Using the records that appear below, write out exactly the lines from the one with "tube = hub_tube()" through the one with "Skin = tuple[Feed, Feed, Feed]", keeping both end lines.

EXERCISE INPUT:
• • • •
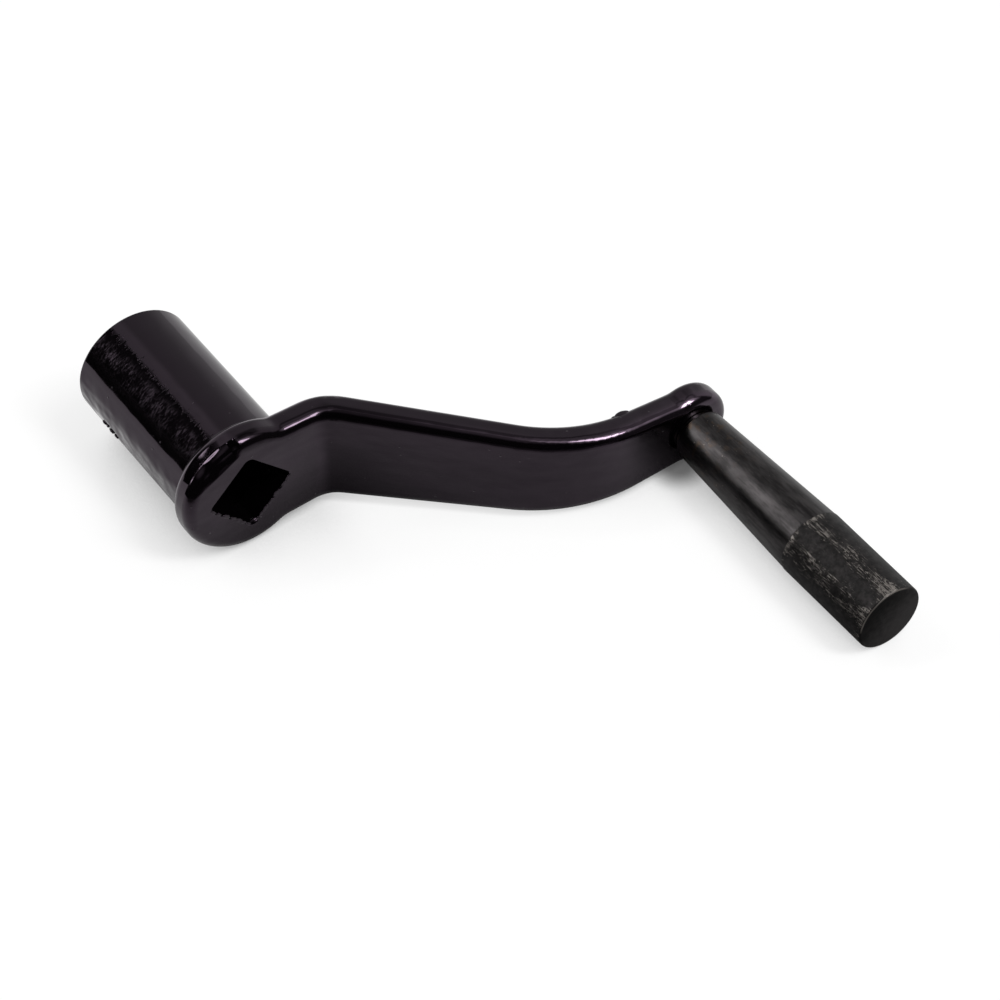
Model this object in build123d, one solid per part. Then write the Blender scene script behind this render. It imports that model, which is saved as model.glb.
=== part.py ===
from build123d import *
import math
import os

# Hand crank: a flat steel bar, set on edge and bent twice, joins a tubular
# hub with a square drive hole to a revolving steel grip. Millimetres.
#
# Frame: the origin is where the hub's axis meets the hub's front face. The
# arm runs along +X, the hub tube points back along +Y and the grip points
# forward along -Y. +Z is up as the crank lies on a flat surface, on the hub,
# the grip eye and the grip's free end. The pieces are first modelled with the
# hub's axis exactly along Y, and then laid down together.

# Driving dimensions: arm
throw = 150.0                # hub axis to grip axis
arm_offset = 64.85           # forward set of the grip eye from the hub
bar_thickness = 11.5
bar_edge_radius = 4.0
root_width = 43.4            # bar's width at the first bend
root_lift = 0.9              # bar's middle above the hub's axis there
neck_drop = 2.6              # bar's lower edge, from there to the hub's axis
tip_width = 28.4             # bar's width carried on to the grip axis
first_bend_x = 34.5          # hub axis to the corner of the first bend
bend_angle = 44.4            # degrees, the same for both bends
first_bend_inner_radius = 12.5
second_bend_inner_radius = 51.5

# Driving dimensions: hub
hub_radius = 26.4
hub_neck_radius = 9.0
square_side = 24.0
square_corner_radius = 2.4
square_edge_break = 0.5
tube_radius = 23.2
tube_wall = 5.0
tube_length = 70.5
tube_rim_radius = 1.2
tube_bore_chamfer = 0.8
weld_leg = 0.8
weld_hollow = 0.08

# Driving dimensions: grip eye and grip
grip_eye_swell = 1.2         # eye's edge past the bar's edge
grip_eye_neck_radius = 14.0
spigot_radius = 7.0
collar_radius = 8.7
collar_length = 1.8
grip_base_radius = 10.25
grip_base_chamfer = 0.4
grip_turned_radius = 13.25   # end of the turned taper
grip_bar_radius = 13.4       # unturned bar behind the taper
grip_taper_length = 65.0
grip_bar_length = 43.0
grip_end_radius = 0.8
washer_radius = 10.4
washer_thickness = 1.5
head_radius = 8.8
head_height = 2.6

# Named clearances
running_clearance = 0.05     # spigot in the grip eye, radial
end_play = 0.3               # collar to eye, and head to washer
washer_clearance = 0.3       # washer's hole around the spigot, radial

# Derived places, all in the hub's frame
grip_eye_radius = tip_width / 2 + grip_eye_swell
grip_eye_front = -arm_offset
grip_eye_back = grip_eye_front + bar_thickness
tube_seat = bar_thickness
washer_back = grip_eye_back + washer_thickness
head_seat = washer_back + end_play
collar_front = grip_eye_front - end_play
shoulder = collar_front - collar_length
taper_end = shoulder - grip_taper_length
grip_end = taper_end - grip_bar_length
second_bend_x = first_bend_x + arm_offset / math.tan(math.radians(bend_angle))


def bar_on_edge():
    """The bent bar as a slab, with the width still uncut."""
    middle = bar_thickness / 2
    overrun = 2 * (hub_radius + grip_eye_radius)
    slab_width = 4 * hub_radius
    centre_line = FilletPolyline(
        (-overrun, middle),
        (first_bend_x, middle),
        (second_bend_x, middle - arm_offset),
        (throw + overrun, middle - arm_offset),
        radius=(
            first_bend_inner_radius + middle,
            second_bend_inner_radius + middle,
        ),
    )
    edge_view = make_face(offset(centre_line, middle, side=Side.BOTH).edges())
    return extrude(edge_view, slab_width / 2, both=True)


def front_outline():
    """The arm as seen along the hub's axis: two eyes and a tapering bar."""
    root_top = root_lift + root_width / 2
    root_bottom = root_lift - root_width / 2
    bar = Polygon(
        (0, root_bottom - neck_drop),
        (first_bend_x, root_bottom),
        (throw, -tip_width / 2),
        (throw, tip_width / 2),
        (first_bend_x, root_top),
        (0, root_top),
        align=None,
    )
    outline = bar + Circle(hub_radius) + Pos(throw, 0) * Circle(grip_eye_radius)
    necks = outline.vertices().filter_by_position(Axis.X, 0, hub_radius)
    outline = fillet(necks, hub_neck_radius)
    grip_side = throw - grip_eye_radius
    necks = outline.vertices().filter_by_position(Axis.X, grip_side, throw)
    return fillet(necks, grip_eye_neck_radius)


def crank_arm():
    """One forging: hub eye, double bend and grip eye, rounded all along."""
    depth = 2 * (arm_offset + bar_thickness)
    outline = extrude(Plane.XZ * front_outline(), depth, both=True)
    blank = bar_on_edge() & outline
    rounded = blank.edges().filter_by(Axis.Y, reverse=True)
    rounded = rounded.filter_by(Axis.Z, reverse=True)
    forging = fillet(rounded, bar_edge_radius)
    return forging - square_drive() - grip_bore()


def square_drive():
    """Drive hole, set corner down, with its front edge broken."""
    side = RectangleRounded(square_side, square_side, square_corner_radius)
    mouth = RectangleRounded(
        square_side + 2 * square_edge_break,
        square_side + 2 * square_edge_break,
        square_corner_radius + square_edge_break,
    )
    corner_down = Rot(Z=45)
    hole = extrude(Plane.XZ * corner_down * side, 2 * bar_thickness, both=True)
    inside = Plane.XZ.offset(-square_edge_break)
    flare = [Plane.XZ * corner_down * mouth, inside * corner_down * side]
    return hole + loft(Sketch() + flare)


def grip_bore():
    """Round hole through the grip eye."""
    circle = Circle(spigot_radius + running_clearance)
    bore_plane = Plane.XZ.offset(-grip_eye_back)
    return extrude(bore_plane * Pos(throw, 0) * circle, bar_thickness)


def hub_tube():
    """Open tube on the back of the hub eye."""
    section = Circle(tube_radius) - Circle(tube_radius - tube_wall)
    tube = extrude(Plane.XZ.offset(-tube_seat) * section, -tube_length)
    rim = tube.edges().group_by(Axis.Y)[-1].sort_by(SortBy.RADIUS)
    tube = fillet(rim[-1], tube_rim_radius)
    mouth = tube.edges().group_by(Axis.Y)[-1].sort_by(SortBy.RADIUS)
    return chamfer(mouth[0], tube_bore_chamfer)


def hub_weld(arm, tube):
    """Weld bead round the corner between the tube and the hub eye."""
    toe_on_tube = Vector(tube_radius, tube_seat + weld_leg)
    toe_on_eye = Vector(tube_radius + weld_leg, tube_seat - weld_leg / 2)
    root = Vector(tube_radius - weld_leg / 2, tube_seat - weld_leg / 2)
    face = toe_on_eye - toe_on_tube
    outward = Vector(-face.Y, face.X).normalized()
    hollow = (toe_on_tube + toe_on_eye) * 0.5 - outward * weld_hollow
    bead_line = ThreePointArc(toe_on_tube, hollow, toe_on_eye)
    sides = Polyline(toe_on_eye, root, (root.X, toe_on_tube.Y), toe_on_tube)
    bead = revolve(make_face([bead_line, *sides.edges()]), Axis.Y)
    return bead - tube - arm


def grip_washer():
    """Plain washer between the grip eye and the riveted head."""
    section = Circle(washer_radius) - Circle(spigot_radius + washer_clearance)
    seat = Plane.XZ.offset(-grip_eye_back)
    return extrude(seat * Pos(throw, 0) * section, -washer_thickness)


def grip_handle():
    """Grip turned from bar, with its spigot riveted over behind the eye."""
    head_top = head_seat + head_height
    side = Polyline(
        (0, head_top),
        (0, grip_end),
        (grip_bar_radius, grip_end),
        (grip_bar_radius, taper_end),
        (grip_turned_radius, taper_end),
        (grip_base_radius, shoulder - grip_base_chamfer),
        (grip_base_radius - grip_base_chamfer, shoulder),
        (collar_radius, shoulder),
        (collar_radius, collar_front),
        (spigot_radius, collar_front),
        (spigot_radius, head_seat),
        (head_radius, head_seat),
    )
    dome = TangentArc((0, head_top), (head_radius, head_seat), tangent=(1, 0))
    profile = make_face([*side.edges(), dome])
    grip = Pos(throw, 0, 0) * revolve(profile, Axis.Y)
    return fillet(grip.edges().group_by(Axis.Y)[0], grip_end_radius)


def resting_place():
    """Turn that lays the crank on hub, grip eye and grip end."""
    hub_low = Vector(0, bar_edge_radius, -hub_radius)
    eye_low = Vector(throw, grip_eye_front + bar_edge_radius, -grip_eye_radius)
    end_low = Vector(throw, grip_end + grip_end_radius, -grip_bar_radius)
    up = (end_low - hub_low).cross(eye_low - hub_low).normalized()
    roll = math.degrees(math.atan2(-up.X, up.Z))
    pitch = math.degrees(math.atan2(up.Y, math.hypot(up.X, up.Z)))
    return Rot(X=pitch) * Rot(Y=roll)


def write_parts():
    """Lay every piece down and write one STEP file for each."""
    os.makedirs("parts", exist_ok=True)
    arm = crank_arm()
    tube = hub_tube()
    pieces = {
        "crank_arm": arm,
        "hub_tube": tube,
        "hub_weld": hub_weld(arm, tube),
        "grip_handle": grip_handle(),
        "grip_washer": grip_washer(),
    }
    lie = resting_place()
    for name, piece in pieces.items():
        export_step(lie * piece, f"parts/{name}.step")


write_parts()
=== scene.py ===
"""Hand crank in black enamel with a bare steel grip: finishes, studio, camera."""

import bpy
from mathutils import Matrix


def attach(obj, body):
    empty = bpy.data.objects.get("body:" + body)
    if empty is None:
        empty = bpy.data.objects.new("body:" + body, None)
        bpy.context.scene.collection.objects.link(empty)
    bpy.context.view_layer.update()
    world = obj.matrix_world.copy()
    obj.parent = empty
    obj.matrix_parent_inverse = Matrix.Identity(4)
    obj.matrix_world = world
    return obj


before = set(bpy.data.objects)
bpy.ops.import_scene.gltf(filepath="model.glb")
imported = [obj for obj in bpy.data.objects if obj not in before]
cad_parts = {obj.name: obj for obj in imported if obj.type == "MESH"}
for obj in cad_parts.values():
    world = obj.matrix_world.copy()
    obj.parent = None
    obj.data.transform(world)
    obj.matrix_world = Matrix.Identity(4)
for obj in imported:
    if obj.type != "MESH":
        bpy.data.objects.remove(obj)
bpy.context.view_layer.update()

import logging
import math
from abc import ABC, abstractmethod
from dataclasses import dataclass
from enum import Enum
from functools import reduce

import bmesh
import bpy
from mathutils import Euler, Matrix, Vector, noise

LOG = logging.getLogger("crank")
MM = 0.001
WHITE = (1.0, 1.0, 1.0, 1.0)

Rgb = tuple[float, float, float]
Span = tuple[float, float]  # one that runs downwards is a step that fades out
Limits = tuple[Span, Span]
Socket = bpy.types.NodeSocket
Feed = Socket | float | tuple
Term = tuple[Feed, float]
Skin = tuple[Feed, Feed, Feed]


class Body(Enum):
    """The two bodies of the crank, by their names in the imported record."""

    CRANK = "crank"
    GRIP = "grip"


class Slot(Enum):
    """The record's material slots."""

    ENAMEL = "enamel"
    BARE_STEEL = "bare_steel"


@dataclass(frozen=True)
class Lie:
    """How the crank lies: pieces are drawn along the hub's axis, then laid.

    The roll turns about Y and the pitch about X, both about the origin, in
    degrees.
    """

    roll: float = 3.7590
    pitch: float = 1.0091

    def matrix(self) -> Matrix:
        """Works out the lie.

        Returns:
            The turn from the hub's frame to the resting crank.
        """
        roll = Matrix.Rotation(math.radians(self.roll), 4, "Y")
        pitch = Matrix.Rotation(math.radians(self.pitch), 4, "X")
        return pitch @ roll

    def mapping(self, centre: Vector) -> dict[str, Vector | Euler]:
        """Gives a Mapping node's values that undo the lie about a point.

        Args:
            centre: the point of the resting crank that becomes the origin.

        Returns:
            The location and the rotation of a POINT mapping.
        """
        back = self.matrix().inverted()
        return {"Location": -(back @ centre), "Rotation": back.to_euler()}


LIE = Lie()


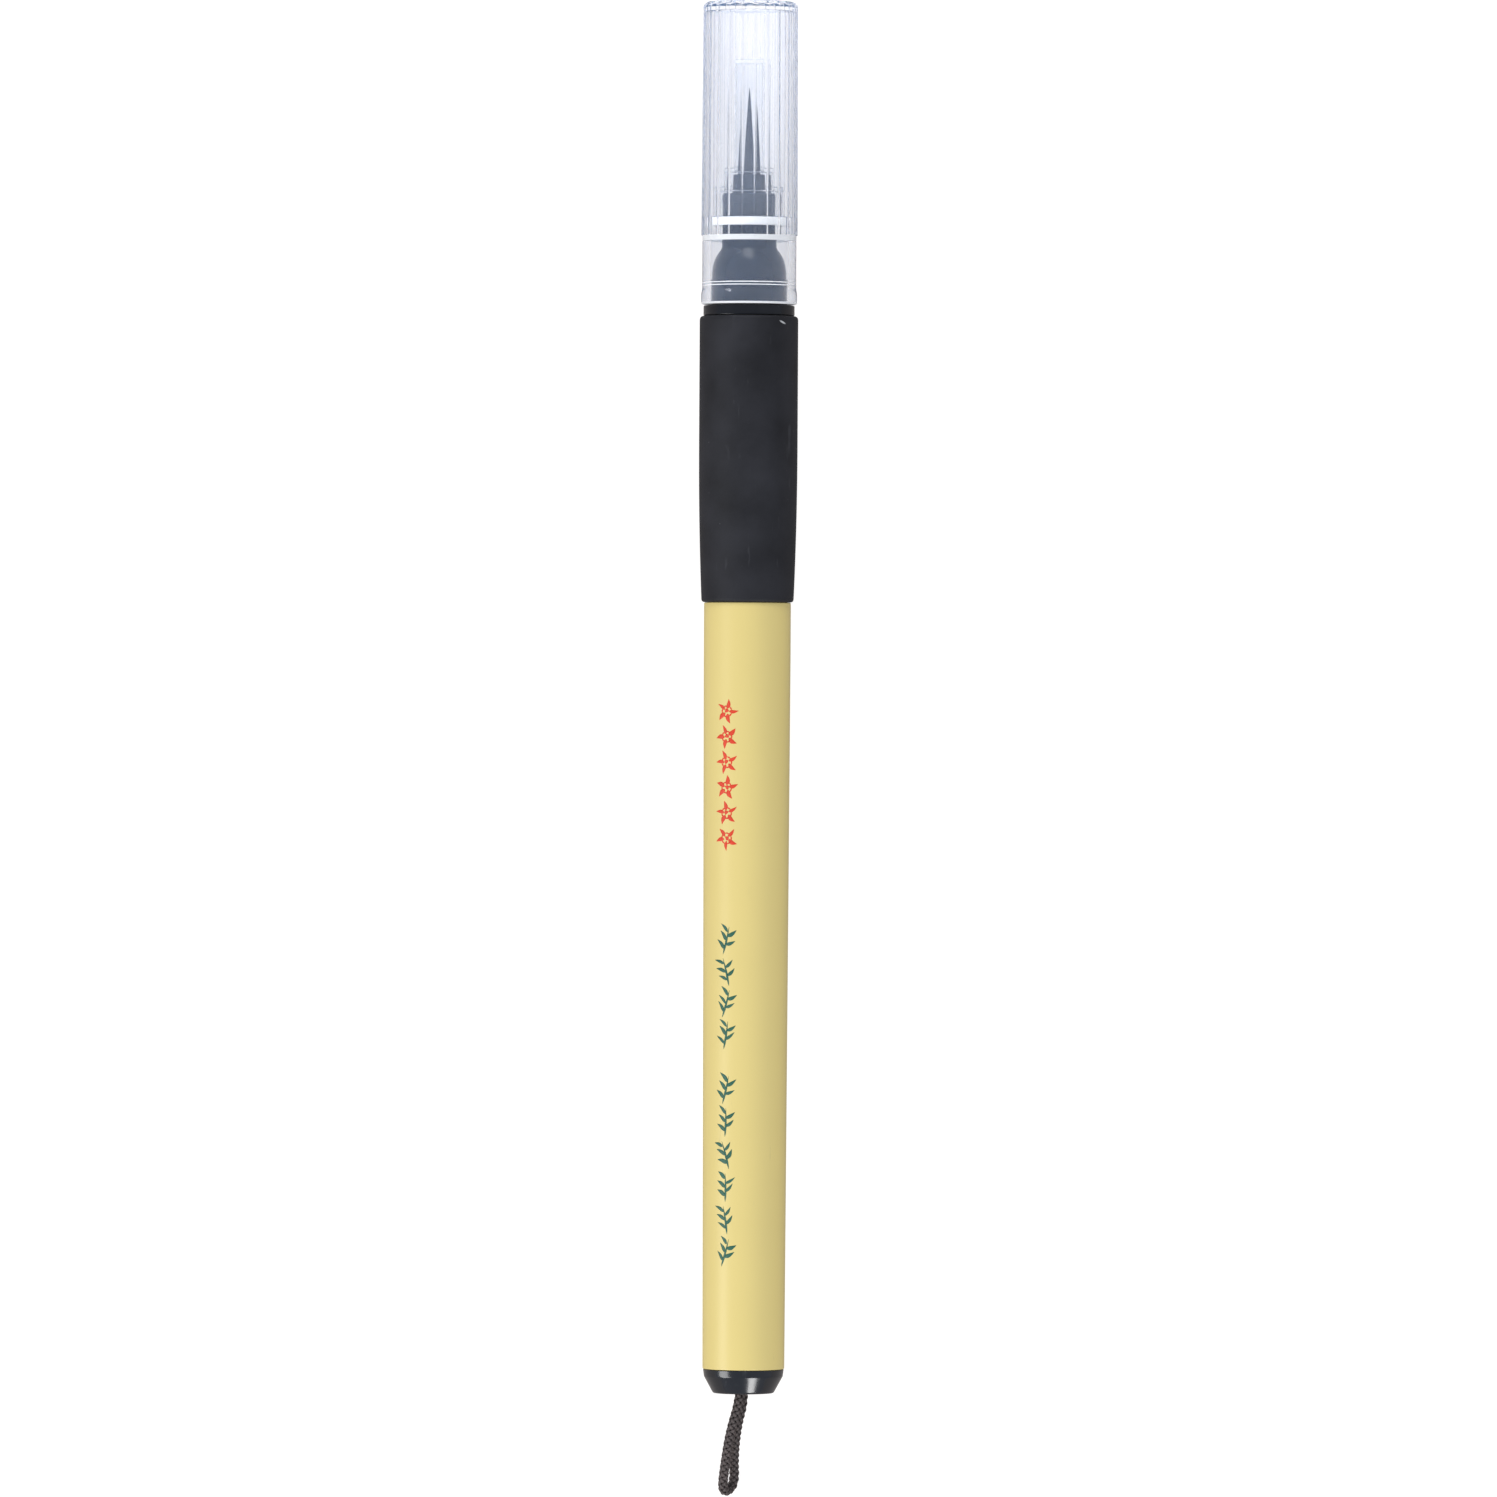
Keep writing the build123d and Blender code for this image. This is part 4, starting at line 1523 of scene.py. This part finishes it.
def make_floor():
    """Plain pale floor, lit from inside like a light table, mostly straight up."""
    reach = 4.0
    corners = [(-reach, -reach, 0), (reach, -reach, 0), (reach, reach, 0), (-reach, reach, 0)]
    floor = new_piece("floor", corners, [(0, 1, 2, 3)])
    material, net, shader = new_material(
        "pale_floor",
        Base_Color=(0.44, 0.4, 0.37, 1),
        Roughness=0.9,
        Specular_IOR_Level=0.1,
        Emission_Color=(1, 1, 1, 1),
    )
    seen_glow = 0.8
    path = net.add("ShaderNodeLightPath").outputs
    facing = net.add("ShaderNodeLayerWeight", {"Blend": 0.5}).outputs["Facing"]
    upward = net.spread(facing, 0.2, 0.9, 0.47, 0.6)
    through_cap = net.times(upward, path["Is Transmission Ray"])
    glow = net.math("MAXIMUM", net.times(path["Is Camera Ray"], seen_glow), through_cap)
    net.feed(shader.inputs["Emission Strength"], glow)
    floor.data.materials.append(material)


# ---- Operators ----


class PenOperator:
    """What every operator of the pen has in common."""

    bl_options = {"REGISTER", "UNDO"}


class BRUSHPEN_OT_stage(PenOperator, bpy.types.Operator):
    """Makes the camera, the floor and the soft lights"""

    bl_idname = "brushpen.stage"
    bl_label = "Stage"

    def execute(self, context):
        context.scene.view_settings.view_transform = "Standard"
        make_camera()
        make_floor()
        make_lights()
        return {"FINISHED"}


class BRUSHPEN_OT_cord(PenOperator, bpy.types.Operator):
    """Makes the braided hanging loop and its knot"""

    bl_idname = "brushpen.cord"
    bl_label = "Hanging Loop"

    def execute(self, context):
        make_cord()
        return {"FINISHED"}


class BRUSHPEN_OT_barrel(PenOperator, bpy.types.Operator):
    """Makes the barrel and its printed ornaments"""

    bl_idname = "brushpen.barrel"
    bl_label = "Barrel"

    def execute(self, context):
        fit(make_barrel(), "pen", "barrel_beige", "barrel_tube")
        fit(make_ornaments("upper_marks", UPPER_ROWS, colours().upper_marks, 3), "pen", None)
        fit(make_ornaments("lower_marks", LOWER_ROWS, colours().lower_marks, 8), "pen", None)
        return {"FINISHED"}


class BRUSHPEN_OT_grip(PenOperator, bpy.types.Operator):
    """Makes the rubber sleeve"""

    bl_idname = "brushpen.grip"
    bl_label = "Grip"

    def execute(self, context):
        fit(make_grip(), "pen", "grip_rubber", "grip_sleeve")
        return {"FINISHED"}


class BRUSHPEN_OT_plug(PenOperator, bpy.types.Operator):
    """Makes the tail plug"""

    bl_idname = "brushpen.plug"
    bl_label = "Tail Plug"

    def execute(self, context):
        fit(make_plug(), "pen", "plug_black", "tail_plug")
        return {"FINISHED"}


class BRUSHPEN_OT_nose(PenOperator, bpy.types.Operator):
    """Makes the nose, its collar and the ferrule"""

    bl_idname = "brushpen.nose"
    bl_label = "Nose"

    def execute(self, context):
        fit(make_nose(), "pen", "nose_black", "nose_section")
        fit(make_collar(), "pen", "nose_black", "tip_collar")
        fit(make_ferrule(), "pen", "nose_black", "tuft_ferrule")
        return {"FINISHED"}


class BRUSHPEN_OT_tuft(PenOperator, bpy.types.Operator):
    """Makes the bristles"""

    bl_idname = "brushpen.tuft"
    bl_label = "Tuft"

    def execute(self, context):
        fit(make_tuft(), "pen", "bristle", "bristle_tuft")
        return {"FINISHED"}


class BRUSHPEN_OT_inside(PenOperator, bpy.types.Operator):
    """Gives the parts inside the barrel their materials"""

    bl_idname = "brushpen.inside"
    bl_label = "Inside"

    def execute(self, context):
        holder = moulded_material("holder_plastic", (0.6, 0.6, 0.58), 0.4)
        materials = {
            "root_binding": fibre_material("binding_thread", (0.5, 0.47, 0.4), 3.0),
            "feed_rod": fibre_material("feed_fibre", (0.08, 0.08, 0.09), 0.05),
            "feed_holder": holder,
            "ink_wadding": fibre_material("wadding_fibre", colours().fibre, 0.1),
            "wadding_film": film_material(),
        }
        for name, material in materials.items():
            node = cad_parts[name]
            node.data.materials.clear()
            node.data.materials.append(material)
        return {"FINISHED"}


class BRUSHPEN_OT_cap(PenOperator, bpy.types.Operator):
    """Makes the clear fluted cap and its inner cup"""

    bl_idname = "brushpen.cap"
    bl_label = "Cap"

    def execute(self, context):
        fit(make_cap(), "cap", "cap_clear", "cap_shell")
        fit(make_inner_cup(), "cap", "cup_milky", "cap_inner_cup")
        return {"FINISHED"}


OPERATORS = [
    BRUSHPEN_OT_stage,
    BRUSHPEN_OT_cord,
    BRUSHPEN_OT_barrel,
    BRUSHPEN_OT_grip,
    BRUSHPEN_OT_plug,
    BRUSHPEN_OT_nose,
    BRUSHPEN_OT_tuft,
    BRUSHPEN_OT_inside,
    BRUSHPEN_OT_cap,
]


class BRUSHPEN_PT_panel(bpy.types.Panel):
    """Lists the pen's sizes, colours and pieces in the sidebar."""

    bl_label = "Brush Pen"
    bl_idname = "BRUSHPEN_PT_panel"
    bl_space_type = "VIEW_3D"
    bl_region_type = "UI"
    bl_category = "Brush Pen"

    def draw(self, context):
        for operator in OPERATORS:
            self.layout.operator(operator.bl_idname)
        for settings in (context.scene.brush_pen_sizes, context.scene.brush_pen_colours):
            box = self.layout.box()
            for name in settings.__annotations__:
                box.prop(settings, name)


CLASSES = [BrushPenSizes, BrushPenColours, *OPERATORS, BRUSHPEN_PT_panel]


def register():
    """Registers the pen's classes and its settings."""
    for cls in CLASSES:
        bpy.utils.register_class(cls)
    bpy.types.Scene.brush_pen_sizes = bpy.props.PointerProperty(type=BrushPenSizes)
    bpy.types.Scene.brush_pen_colours = bpy.props.PointerProperty(type=BrushPenColours)


def unregister():
    """Takes the pen's classes and its settings away again."""
    del bpy.types.Scene.brush_pen_colours
    del bpy.types.Scene.brush_pen_sizes
    for cls in reversed(CLASSES):
        bpy.utils.unregister_class(cls)


def main():
    """Registers the add-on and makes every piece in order."""
    register()
    for operator in OPERATORS:
        group, name = operator.bl_idname.split(".")
        getattr(getattr(bpy.ops, group), name)()


if __name__ == "__main__":
    main()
• • • •
SOLUTION TO THIS TASK:
    tube = hub_tube()
    pieces = {
        "crank_arm": arm,
        "hub_tube": tube,
        "hub_weld": hub_weld(arm, tube),
        "grip_handle": grip_handle(),
        "grip_washer": grip_washer(),
    }
    lie = resting_place()
    for name, piece in pieces.items():
        export_step(lie * piece, f"parts/{name}.step")


write_parts()
=== scene.py ===
"""Hand crank in black enamel with a bare steel grip: finishes, studio, camera."""

import bpy
from mathutils import Matrix


def attach(obj, body):
    empty = bpy.data.objects.get("body:" + body)
    if empty is None:
        empty = bpy.data.objects.new("body:" + body, None)
        bpy.context.scene.collection.objects.link(empty)
    bpy.context.view_layer.update()
    world = obj.matrix_world.copy()
    obj.parent = empty
    obj.matrix_parent_inverse = Matrix.Identity(4)
    obj.matrix_world = world
    return obj


before = set(bpy.data.objects)
bpy.ops.import_scene.gltf(filepath="model.glb")
imported = [obj for obj in bpy.data.objects if obj not in before]
cad_parts = {obj.name: obj for obj in imported if obj.type == "MESH"}
for obj in cad_parts.values():
    world = obj.matrix_world.copy()
    obj.parent = None
    obj.data.transform(world)
    obj.matrix_world = Matrix.Identity(4)
for obj in imported:
    if obj.type != "MESH":
        bpy.data.objects.remove(obj)
bpy.context.view_layer.update()

import logging
import math
from abc import ABC, abstractmethod
from dataclasses import dataclass
from enum import Enum
from functools import reduce

import bmesh
import bpy
from mathutils import Euler, Matrix, Vector, noise

LOG = logging.getLogger("crank")
MM = 0.001
WHITE = (1.0, 1.0, 1.0, 1.0)

Rgb = tuple[float, float, float]
Span = tuple[float, float]  # one that runs downwards is a step that fades out
Limits = tuple[Span, Span]
Socket = bpy.types.NodeSocket
Feed = Socket | float | tuple
Term = tuple[Feed, float]
Skin = tuple[Feed, Feed, Feed]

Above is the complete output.